When Hend Alqaderiwas studying how saliva could predict the risk of diabetes or the severity of a coronavirus infection, she collected a lot of saliva samples-thousands, measuring hundreds of bacteria samples for each patient.
She and her colleagues couldn't analyze every single bacterium in each saliva sample, so they had to choose which ones to use. It was difficult to decide, knowing they might not end up with a representative sample.
A few years ago, Alqaderi learned that some of her colleagues were using machine learning, a type of artificial intelligence, to analyze large amounts of data. "I became interested," says Alqaderi, who is an assistant professor in the Department of Public Health and Community Service at Tufts University School of Dental Medicine.
She attended a conference and saw that machine learning could analyze thousands of samples and make disease predictions in minutes. Alqaderi was hooked. She took two courses on AI at MIT three years ago and continues to analyze vast datasets. Now, Alqaderi is director of the Dental AI Lab, a joint appointment with the Tufts Institute for Artificial Intelligence (TIAI). In that role, she's teaching dental students to use artificial intelligence at the Dental AI Lab and through a new Artificial Intelligence in Dentistry class.
While research first drew Alqaderi to AI, she also appreciates the technology's ability to augment patient care at dental practices. AI can help with scheduling, billing, insurance, patient charts, and documentation-the time-consuming work that supports dental care.
Dentists "spend a lot of time documenting every single procedure and treatment planning," Alqaderi says. "If we can use AI to free some time from dentists, they can focus more on the most important part, which is patient treatment and patient communication."
Predictive power of AI
AI can also be a powerful tool in preventive oral medicine.
We know some risk factors, such as socioeconomic status, diet, or smoking, but we still don't have the ability to build software that can predict the disease before it is happening."
Hend Alqaderi, Assistant Professor, Department of Public Health and Community Service, School of Dental Medicine, Tufts University
That's where AI comes in, analyzing electronic dental records and creating an algorithm to predict which patients are most likely to get cavities, oral cancer, or other conditions.
Alqaderi likens the system to the recommendations for users created by Netflix, Google, or Amazon, where an algorithm derived from their views, searches, and purchases prompts recommendations for things they may like.
The vision of a streamlined dental office with AI offering pre-diagnostic care is seeding the projects underway at Tufts Dental AI Lab.

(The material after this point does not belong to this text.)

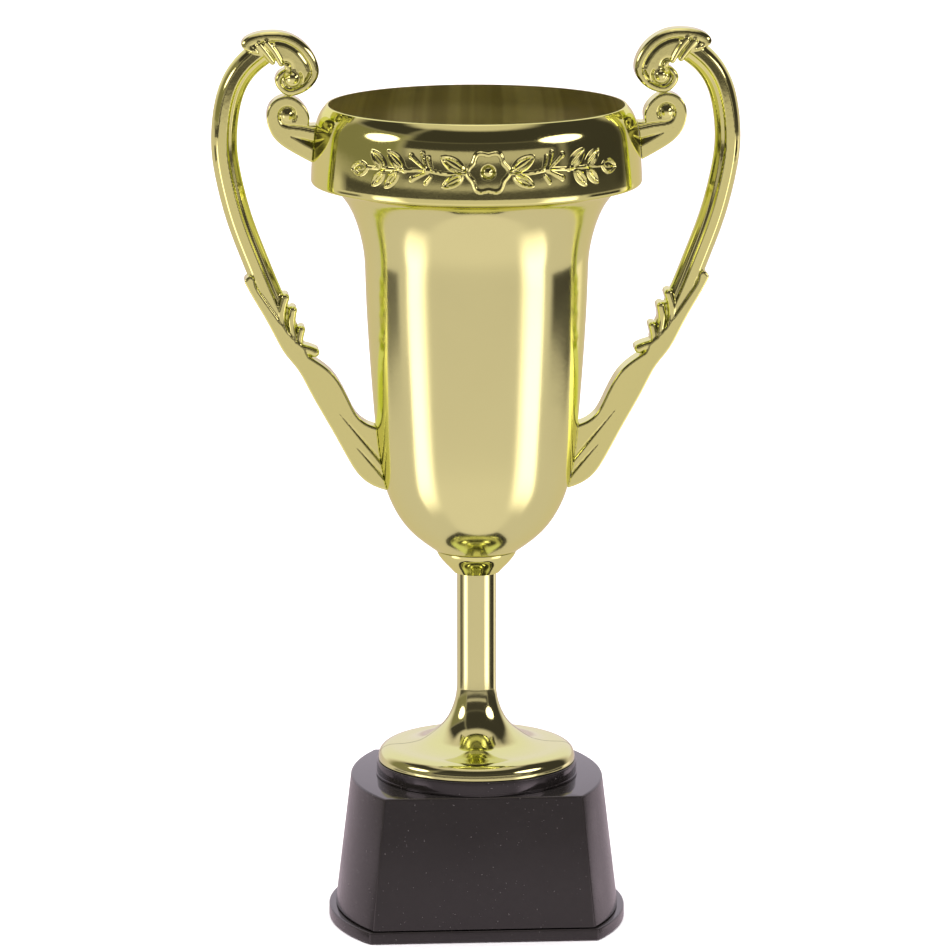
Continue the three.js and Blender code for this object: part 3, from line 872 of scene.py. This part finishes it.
def screw_hole(height, end):
    """Positive inside the hole that a handle screw runs into."""
    away = 1.15 - np.hypot(DEPTH_GRID[None, :, None], PLANE_Z[:, None, :] - height)
    return np.minimum(away, end - PLANE_X[:, None, :])


def handle_field():
    """All handle shapes joined with a small fillet, cut off at the cup and drilled for the screws."""
    fillet = 0.25
    solids = [arm(), crest(), *crest_fingers(), scroll(), leaf(), *leaf_fingers()]
    solids.append(bead(*CREST_BEAD, 1.65, 2.2))
    solids.append(bead(*SCROLL_BEAD, 1.7, 2.2))
    field = solids[0]
    for solid in solids[1:]:
        blend = np.clip(1 - np.abs(field - solid) / fillet, 0, 1)
        field = np.maximum(field, solid) + fillet * blend**2 / 4
    field = np.minimum(field, cup_clearance())
    for size in (UPPER_SCREW, LOWER_SCREW):
        field = np.minimum(field, -screw_hole(size["z"], size["hole_end"]))
    return field


def sample(volume, place):
    """Trilinear value of a grid volume at fractional grid places."""
    place = np.clip(place, 0, np.array(volume.shape) - 1.001)
    base = place.astype(int)
    part = place - base
    total = np.zeros(len(place))
    for corner in np.ndindex(2, 2, 2):
        weight = np.prod(np.where(corner, part, 1 - part), axis=1)
        total += weight * volume[tuple((base + corner).T)]
    return total


def skin(field):
    """Quad skin on the zero level of a grid that is positive inside: grid places, outward normals, faces."""
    inside = field > 0
    cells = np.zeros(np.array(field.shape) - 1, int)
    for corner in np.ndindex(2, 2, 2):
        cells += inside[tuple(slice(c, c - 1 or None) for c in corner)]
    mixed = (cells > 0) & (cells < 8)
    number = np.full(cells.shape, -1)
    number[mixed] = np.arange(mixed.sum())
    base = np.argwhere(mixed)
    total = np.zeros((len(base), 3))
    hits = np.zeros(len(base))
    for axis in range(3):
        unit = np.eye(3, dtype=int)[axis]
        for corner in np.ndindex(2, 2, 2):
            if corner[axis]:
                continue
            low, high = base + corner, base + corner + unit
            a, b = field[tuple(low.T)], field[tuple(high.T)]
            crosses = (a > 0) != (b > 0)
            share = np.where(crosses, a / np.where(crosses, a - b, 1), 0)
            total += np.where(crosses[:, None], low + share[:, None] * unit, 0)
            hits += crosses
    place = total / hits[:, None]
    slopes = np.gradient(field)
    for _ in range(2):
        normal = np.stack([sample(slope, place) for slope in slopes], axis=1)
        size = np.sum(normal**2, axis=1)
        move = np.clip(sample(field, place) / np.maximum(size, 1e-6), -3, 3)
        place -= np.clip(move[:, None] * normal, -0.6, 0.6)
    normal = -np.stack([sample(slope, place) for slope in slopes], axis=1)
    normal /= np.linalg.norm(normal, axis=1)[:, None]
    faces = []
    for axis in range(3):
        ahead = np.moveaxis(inside, axis, 0)
        change = ahead[1:] != ahead[:-1]
        change = np.moveaxis(change, 0, axis)
        spots = np.argwhere(change)
        others = [k for k in range(3) if k != axis]
        spots = spots[(spots[:, others[0]] > 0) & (spots[:, others[1]] > 0)]
        first, second = np.eye(3, dtype=int)[others[0]], np.eye(3, dtype=int)[others[1]]
        ring = [spots - first - second, spots - second, spots, spots - first]
        quad = np.stack([number[tuple(r.T)] for r in ring], axis=1)
        flip = inside[tuple(spots.T)] != (axis == 1)
        quad[~flip] = quad[~flip][:, ::-1]
        faces.append(quad)
    return place, normal, np.vstack(faces)


def handles():
    """The same skin on the right and mirrored on the left, with the field's own smooth normals."""
    place, normal, faces = skin(handle_field())
    vertices = place * STEP + [PLANE_X[0, 0], DEPTH_GRID[0], PLANE_Z[0, 0]]
    for name, mirror in (("right", 1), ("left", -1)):
        turned = faces if mirror > 0 else faces[:, ::-1]
        piece = mesh_piece(f"handle_{name}_moulding", vertices * (mirror, 1, 1), turned, GOLD_HANDLE, 180)
        piece.data.normals_split_custom_set_from_vertices((normal * (mirror, 1, 1)).tolist())
        finish_piece(piece, [f"handle_{name}"])


# ---- fixings: smooth looks for the screws, washers and nuts ----

def moved(piece, centre, axis):
    """Turns a piece made along Z to point along an axis, then moves it to its centre."""
    count = len(piece.data.vertices)
    place = np.zeros(count * 3)
    piece.data.vertices.foreach_get("co", place)
    place = place.reshape(count, 3)
    if axis == "x":
        place = place[:, [2, 0, 1]]
    elif axis == "-x":
        place = place[:, [2, 0, 1]] * (-1, -1, 1)
    piece.data.vertices.foreach_set("co", (place + np.array(centre) * MM).ravel())
    piece.data.update()
    return piece


def screw(name, node, centre, axis, head, shank, length):
    """Pan-head screw with a cross recess; its head faces down the axis at its centre."""
    thick = 1.05
    profile = rounded([
        (0.001, 0.0), (head * 0.55, 0.0), (head, thick * 0.7, 0.35), (head, thick), (shank, thick),
        (shank, length - 1.5), (0.3, length), (0.001, length),
    ])
    piece = lathe(name, profile, STEEL, 40, 35)
    arm = head * 0.52
    for size in ((arm, 0.3), (0.3, arm)):
        corners = np.array([(-1, -1), (1, -1), (1, 1), (-1, 1)]) * size
        levels = [np.c_[corners, np.full(4, -0.5)], np.c_[corners * 0.6, np.full(4, 0.7)]]
        carve(piece, [stacked("recess", levels, STEEL)])
    finish_piece(moved(piece, centre, axis), [node])


def washer(name, node, bottom):
    """Flat ring with softened edges."""
    radius, top = 5, bottom + 0.9
    outline = rounded([(ROD_HOLE, bottom), (radius, bottom, 0.15), (radius, top, 0.15), (ROD_HOLE, top)], 4)
    finish_piece(lathe(name, outline, STEEL, 64), [node])


def hexagon_nut(name, node, bottom, domed):
    """Six-sided nut with turned corners, with a dome over its end when asked for."""
    bore = 2.3
    top = bottom + NUT_HEIGHT
    turn = np.arange(6) * math.pi / 3
    flat = np.c_[4.05 * np.cos(turn), 4.05 * np.sin(turn)]
    piece = stacked(name, [np.c_[flat, np.full(6, bottom)], np.c_[flat, np.full(6, top)]], STEEL)
    limit = [
        (0.001, bottom - 0.1), (3.5, bottom - 0.1), (4.2, bottom + 0.45), (4.2, top - 0.45),
        (3.45, top + 0.1), (0.001, top + 0.1),
    ]
    shaper = lathe("shaper", limit, STEEL, 64)
    keep = piece.modifiers.new("turn", "BOOLEAN")
    keep.operation = "INTERSECT"
    keep.solver = "EXACT"
    keep.object = shaper
    carve(piece, [round_bar("bore", bore, bottom - 1, bottom + (4.2 if domed else 5), STEEL)])
    bpy.data.objects.remove(shaper)
    if domed:
        cap = arc_points((0, top - 0.05), 3.4, 0, 89.9, 16)
        under = arc_points((0, top - 0.05), bore + 0.2, 89.9, 0, 10)
        dome = lathe(f"{name}_dome", np.vstack([cap, under]), STEEL, 64, 60)
        finish_piece(dome, [node])
    finish_piece(piece, [node])


def fixings():
    """Screws of the base and the handles, and the washers and nuts of the tie rod."""
    for i, (x, y) in enumerate(PLATE_SCREW_PLACES):
        screw(f"base_screw_{i + 1}_detail", f"base_screw_{i + 1}", (x, y, 0.2), "z", 2.9, 1.2, 12.8)
    for side, axis, sign in (("left", "-x", -1), ("right", "x", 1)):
        for level, size in (("upper", UPPER_SCREW), ("lower", LOWER_SCREW)):
            name = f"{level}_screw_{side}"
            screw(f"{name}_detail", name, (sign * size["x"], 0, size["z"]), axis, 2.0, 0.85, size["length"])
    washer("top_washer_detail", "top_washer", 100.2)
    washer("bottom_washer_detail", "bottom_washer", 34.8)
    hexagon_nut("top_nut_detail", "top_nut", 101.4, True)
    hexagon_nut("bottom_nut_detail", "bottom_nut", 31.3, False)


base_plate()
base_body()
riser()
foot_and_stem()
calyx()
bowl()
rim_collar()
handles()
fixings()

# The tie rod and the ballast are shown as their CAD bodies; every other CAD node is replaced.
for name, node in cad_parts.items():
    material = IRON if name == "ballast" else STEEL
    for i in range(len(node.data.materials)):
        node.data.materials[i] = material


# ---- studio ----

def world_light():
    """Surroundings seen in the gold: a dark room behind the camera, two tall and two oval soft boxes,
    and a pale sweep. turn is the direction round from the front and rise the angle above level, in degrees.
    """
    world = bpy.data.worlds.new("studio")
    bpy.context.scene.world = world
    world.use_nodes = True
    g = Graph(world.node_tree)
    direction = g.node("ShaderNodeTexCoord").outputs["Generated"]
    split = g.node("ShaderNodeSeparateXYZ", Vector=direction)
    x, y, z = split.outputs
    turn = g.math("MULTIPLY", g.math("ARCTAN2", x, g.math("MULTIPLY", y, -1)), 180 / math.pi)
    rise = g.math("MULTIPLY", g.math("ARCSINE", z), 180 / math.pi)

    def band(value, low, high, soft):
        up = g.spread(value, low - soft, low + soft)
        down = g.spread(value, high - soft, high + soft, 1.0, 0.0)
        return g.math("MULTIPLY", up, down)

    def patch(turn_range, rise_range, soft):
        return g.math("MULTIPLY", band(turn, *turn_range, soft[0]), band(rise, *rise_range, soft[1]))

    def ellipse(turn_centre, rise_centre, turn_half, rise_half, tilt):
        soft = 0.12
        u = g.math("SUBTRACT", turn, turn_centre)
        v = g.math("SUBTRACT", g.math("SUBTRACT", rise, rise_centre), g.math("MULTIPLY", u, tilt))
        u = g.math("DIVIDE", u, turn_half)
        v = g.math("DIVIDE", v, rise_half)
        far = g.math("SQRT", g.math("ADD", g.math("MULTIPLY", u, u), g.math("MULTIPLY", v, v)))
        return g.spread(far, 1 - soft, 1 + soft, 1.0, 0.0)

    def tint(level):
        return (level, level * 0.82, level * 0.91)

    sweep_front = patch((-60, 60), (-95, -25), (10, 10))
    behind = g.math("SUBTRACT", 1.0, band(turn, -135, 135, 8))
    behind = g.math("MULTIPLY", behind, g.spread(rise, 0, 6))
    overhead = g.spread(rise, 74, 84)
    colour = g.mix(sweep_front, tint(0.72), tint(0.84))
    colour = g.mix(behind, colour, (0.93, 0.84, 0.95))
    colour = g.mix(patch((-58, 120), (22, 63), (8, 5)), colour, tint(0.05))
    colour = g.mix(overhead, colour, tint(1.3))
    # Each zone of the room: turn range, rise range, softness of both, colour. Later ones lie on top.
    zones = (
        ((-125, -58), (-3, 35), (8, 3), (0.24, 0.205, 0.15)),  # brown wall on the left
        ((-125, -58), (35, 60), (8, 4), tint(0.05)),  # above that wall
        ((58, 125), (-8, 58), (8, 2), tint(0.05)),  # dark wall on the right
        ((-58, 58), (-3, 24), (4, 2), tint(0.06)),  # dark wall behind the camera
        ((-58, 58), (-3, -0.4), (5, 0.5), tint(0.5)),  # pale line at its foot
        ((-56, 50), (3.8, 8.6), (5, 0.7), tint(0.56)),  # pale strip across it
        ((-110, 110), (-6.6, -3), (6, 0.5), tint(0.07)),  # dark edge of the table
        ((-116, -93), (-14.9, -9.5), (4, 0.5), tint(0.14)),  # dark screen on the left
        ((81, 117), (-14.9, -9), (4, 0.5), tint(0.05)),  # dark screen on the right
        ((118, 136), (-13.6, -8), (5, 0.8), tint(1.15)),  # light past that screen
    )
    for turn_range, rise_range, soft, shade in zones:
        colour = g.mix(patch(turn_range, rise_range, soft), colour, shade)
    lamp_rise = g.math("MULTIPLY", g.spread(rise, -53, -22), g.spread(rise, -12, -6, 1.0, 0.0))
    flare = g.spread(rise, -34, -14, 6.0, 0.0)
    for outer, inner in ((-83, -53), (73, 39)):
        inward = math.copysign(1, inner - outer)
        flared_turn = g.math("ADD", turn, g.math("MULTIPLY", flare, inward))
        crisp = g.spread(flared_turn, outer, outer + 6 * inward)
        fading = g.spread(turn, inner, inner - 16 * inward)
        lamp = g.math("MULTIPLY", g.math("MULTIPLY", crisp, fading), lamp_rise)
        colour = g.mix(lamp, colour, tint(2.6))
    colour = g.mix(ellipse(-79, 21.5, 14.5, 8, 0.12), colour, tint(4.0))
    colour = g.mix(ellipse(62, 23, 18, 8, -0.05), colour, tint(4.0))
    background = g.node("ShaderNodeBackground", Color=colour, Strength=1.0)
    output = g.node("ShaderNodeOutputWorld")
    g.plug(output.inputs["Surface"], background.outputs[0])


def floor():
    """Plain pale paper just under the object; the gold does not mirror it."""
    material, graph, place = new_material("floor_paper")
    colour = graph.mix(graph.noise(place, 3, 2), (0.9, 0.9, 0.9), (0.93, 0.93, 0.93))
    close_material(graph, colour, 0.9, 0.0, bump(graph, graph.noise(place, 200, 2), 0.00005))
    reach, level = 9000, -0.2
    corners = [(-reach, -reach, level), (reach, -reach, level), (reach, reach, level), (-reach, reach, level)]
    sweep = mesh_piece("floor", corners, [(0, 1, 2, 3)], material)
    sweep.visible_glossy = False


def area_light(name, place, aim, size, power):
    """Round soft light, not itself seen in the gold."""
    light = bpy.data.lights.new(name, "AREA")
    light.shape = "DISK"
    light.size = size
    light.energy = power
    lamp = bpy.data.objects.new(name, light)
    bpy.context.scene.collection.objects.link(lamp)
    lamp.location = place
    lamp.rotation_mode = "QUATERNION"
    lamp.rotation_quaternion = (Vector(aim) - Vector(place)).to_track_quat("-Z", "Y")
    lamp.visible_glossy = False


def camera():
    """Long lens, a little left of the front and above."""
    azimuth, pitch, distance = math.radians(-4.0), math.radians(11.4), 1.511
    aim = Vector((-0.0004, 0, 0.1178))
    back = Vector((
        math.sin(azimuth) * math.cos(pitch),
        -math.cos(azimuth) * math.cos(pitch),
        math.sin(pitch),
    ))
    data = bpy.data.cameras.new("camera")
    data.lens = 219.8
    data.sensor_width = 36
    data.clip_start = 0.01
    data.clip_end = 50
    seen_from = bpy.data.objects.new("camera", data)
    bpy.context.scene.collection.objects.link(seen_from)
    seen_from.location = aim + back * distance
    seen_from.rotation_mode = "QUATERNION"
    seen_from.rotation_quaternion = (-back).to_track_quat("-Z", "Y")
    bpy.context.scene.camera = seen_from


world_light()
floor()
area_light("overhead", (0, 0, 4), (0, 0, 0), 4.0, 300)
camera()
bpy.context.scene.view_settings.view_transform = "Standard"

The lab, soft-launched in July with the mission of research and education, is part of TIAI and the Department of Public Health and Community Service. It is funded by Beyond Limits, a California-based tech company.
For now, the young lab is focused on research and publishing academic papers. "In the future, we want to translate the research into practice. We want to see all these projects coming to life," Alqaderi says. If lab members build an AI model to predict a disease, they eventually want to build software that will both determine which patients will develop particular conditions, and integrate into an office's electronic health system.

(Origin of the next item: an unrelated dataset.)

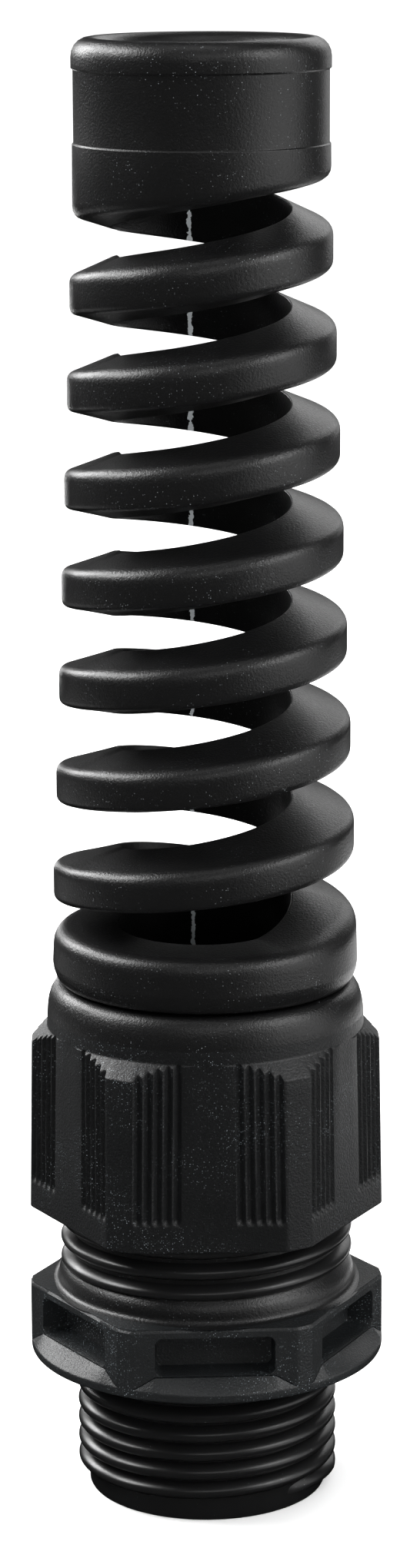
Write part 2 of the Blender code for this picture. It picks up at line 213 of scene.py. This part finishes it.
def add_painted_joint_highlight(finish):
    """Paints a highlight on the mould's joint line: a pale line 0.3 mm wide up the back of the
    spiral's bore, where the joint catches the light. Where |x + 0.92 mm| is small, y is positive
    and the radius is under 6.65 mm, the colour turns pale, with an edge that a fine noise breaks
    up.
    It reads the place that each point was moulded at, so the painted line keeps to the bore when
    the spiral bends."""
    made, glint_painted_colour = finish
    tree = made.node_tree
    place = node(tree, "ShaderNodeAttribute", settings={
        "attribute_name": "moulded_place"}).outputs["Vector"]
    split = node(tree, "ShaderNodeSeparateXYZ", Vector=place)
    around = node(tree, "ShaderNodeCombineXYZ", X=split.outputs["X"], Y=split.outputs["Y"])
    radius = node(tree, "ShaderNodeVectorMath", settings={"operation": "LENGTH"},
                  i0=around.outputs["Vector"])
    ragged = node(tree, "ShaderNodeTexNoise", inputs={
        "Scale": 1.0 / (0.35 * MM), "Detail": 3.0}, Vector=place)
    offset = reckoned(tree, "ADD", split.outputs["X"], 0.92 * MM)
    away = reckoned(tree, "ABSOLUTE", offset, 0.0)
    wide = node(tree, "ShaderNodeMapRange", inputs={
        "From Min": 0.35, "From Max": 0.65, "To Min": 0.05 * MM, "To Max": 0.24 * MM},
        Value=ragged.outputs["Fac"])
    inside = reckoned(tree, "LESS_THAN", away, wide.outputs["Result"])
    bore = reckoned(tree, "LESS_THAN", radius.outputs["Value"], 6.65 * MM)
    back = reckoned(tree, "GREATER_THAN", split.outputs["Y"], 0.0)
    line = reckoned(tree, "MULTIPLY", reckoned(tree, "MULTIPLY", inside, bore), back)
    painted_joint_highlight = node(tree, "ShaderNodeMix", settings={"data_type": "RGBA"},
                Factor=line, i6=glint_painted_colour.outputs[2])
    painted_joint_highlight.inputs[7].default_value = srgb("#C9CFD2")
    tree.links.new(painted_joint_highlight.outputs[2], tree.nodes["Principled BSDF"].inputs["Base Color"])
    return made


# The hexagon and the cap nut take two copies of one frosted finish with the same grain: the
# hexagon's copy has the lighter base, the nut's the darker one.
frosted, _ = moulded_plastic(
    "spark_eroded_black_polyamide", ("#101213", "#181B1D"), roughness=0.46,
    grain_mm=0.17, grain_depth=0.04, painted_glint_share=0.5, painted_glint="#7F8B91")
nut_finish, _ = moulded_plastic(
    "darker_frosted_black_polyamide", ("#08090A", "#0F1113"), roughness=0.47,
    grain_mm=0.17, grain_depth=0.04, painted_glint_share=0.45, painted_glint="#6F7A80")
polished, _ = moulded_plastic(
    "mould_polished_black_polyamide", ("#0D0D0D", "#121213"), roughness=0.33,
    grain_mm=0.3, grain_depth=0.001, painted_glint_share=0.02, painted_glint="#5A6062")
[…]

One current project is developing AI models that can read X-rays and pick up on anything suspicious, "and the dentist can cross-check or verify after AI, this will save a lot of time" Alqaderi says.
AI in the curriculum
Each project includes not only dental students or faculty, but also data or computer scientists from Tufts Institute for Artificial Intelligence. "We are the domain expertise, and they are the data scientists," Alqaderi says. And while those from TUSDM don't build the AI models, they need to understand the basics of AI analysis to work and communicate with their more technical counterparts.
To that end, Alqaderi led Tufts' first Artificial Intelligence in Dentistry course during the fall semester, where 240 third-year dental students attended 10 lectures covering major concepts in AI, ethics, dental treatment planning, and how AI can increase dental care access for people living in remote areas.

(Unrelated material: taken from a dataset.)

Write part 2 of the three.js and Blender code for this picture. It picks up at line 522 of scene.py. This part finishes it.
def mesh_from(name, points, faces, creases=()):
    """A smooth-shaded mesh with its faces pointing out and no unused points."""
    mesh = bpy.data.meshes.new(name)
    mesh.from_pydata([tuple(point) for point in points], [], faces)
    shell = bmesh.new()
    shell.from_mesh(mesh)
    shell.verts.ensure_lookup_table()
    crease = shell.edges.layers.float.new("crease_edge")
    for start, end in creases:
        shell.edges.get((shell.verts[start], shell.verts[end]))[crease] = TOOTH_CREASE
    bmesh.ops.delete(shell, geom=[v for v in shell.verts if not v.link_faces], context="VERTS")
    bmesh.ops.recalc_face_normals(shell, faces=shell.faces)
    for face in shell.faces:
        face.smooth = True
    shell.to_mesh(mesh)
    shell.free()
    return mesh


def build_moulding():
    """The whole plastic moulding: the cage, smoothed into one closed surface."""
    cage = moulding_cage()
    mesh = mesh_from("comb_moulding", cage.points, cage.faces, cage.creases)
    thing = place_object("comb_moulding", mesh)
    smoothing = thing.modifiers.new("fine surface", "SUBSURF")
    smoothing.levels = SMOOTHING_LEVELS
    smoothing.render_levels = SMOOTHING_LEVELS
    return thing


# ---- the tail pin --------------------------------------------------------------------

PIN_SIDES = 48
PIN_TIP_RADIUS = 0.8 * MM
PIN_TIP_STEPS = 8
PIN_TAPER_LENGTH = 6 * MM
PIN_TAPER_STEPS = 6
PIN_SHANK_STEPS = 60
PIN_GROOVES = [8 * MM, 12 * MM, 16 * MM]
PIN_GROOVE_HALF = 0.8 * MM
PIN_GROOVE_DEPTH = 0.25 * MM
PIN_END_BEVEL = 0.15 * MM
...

Students evaluate existing dental AI applications according to criteria such as ethics and data quality. They also work in teams on a capstone project, in partnership with the same scientists available to the Dental AI Lab.
AI is coming to dentistry, Alqaderi says, for patient care, research, and academics. "We want our students to be ready to deal with AI in their clinics, to consider ethical considerations, and to be ready to critique and use it."
An AI organization for dental students
The role of AI in dentistry is widely misunderstood compared to other fields like engineering, systemic medicine, and business, says Yash Brahmbhatt, D27, founder of the Artificial Intelligence in Dental Research & Education Society.
Brahmbhatt, the first Tufts Dental student intern at the Tufts Institute of Artificial Intelligence, launched the club with the intent of encouraging dental students and faculty to learn more about AI and develop more avenues for AI-based dental research. "During the launch of the society, I was inspired by the lack of organizations that focused on dentistry, research, and AI combined," he says.
"I wish more people understood that AI is not about replacing dentists, but about augmenting our skills to improve diagnosis, treatment planning, and patient outcomes," Brahmbhatt says.
"I am a firm believer that AI has the power to help our patients, and AI is already shaping health care. I also believe that properly trained AI models have the power to help patient outcomes immensely and can often catch diagnoses that humans might miss due to external factors like fatigue, stress, or accidental oversight," he adds.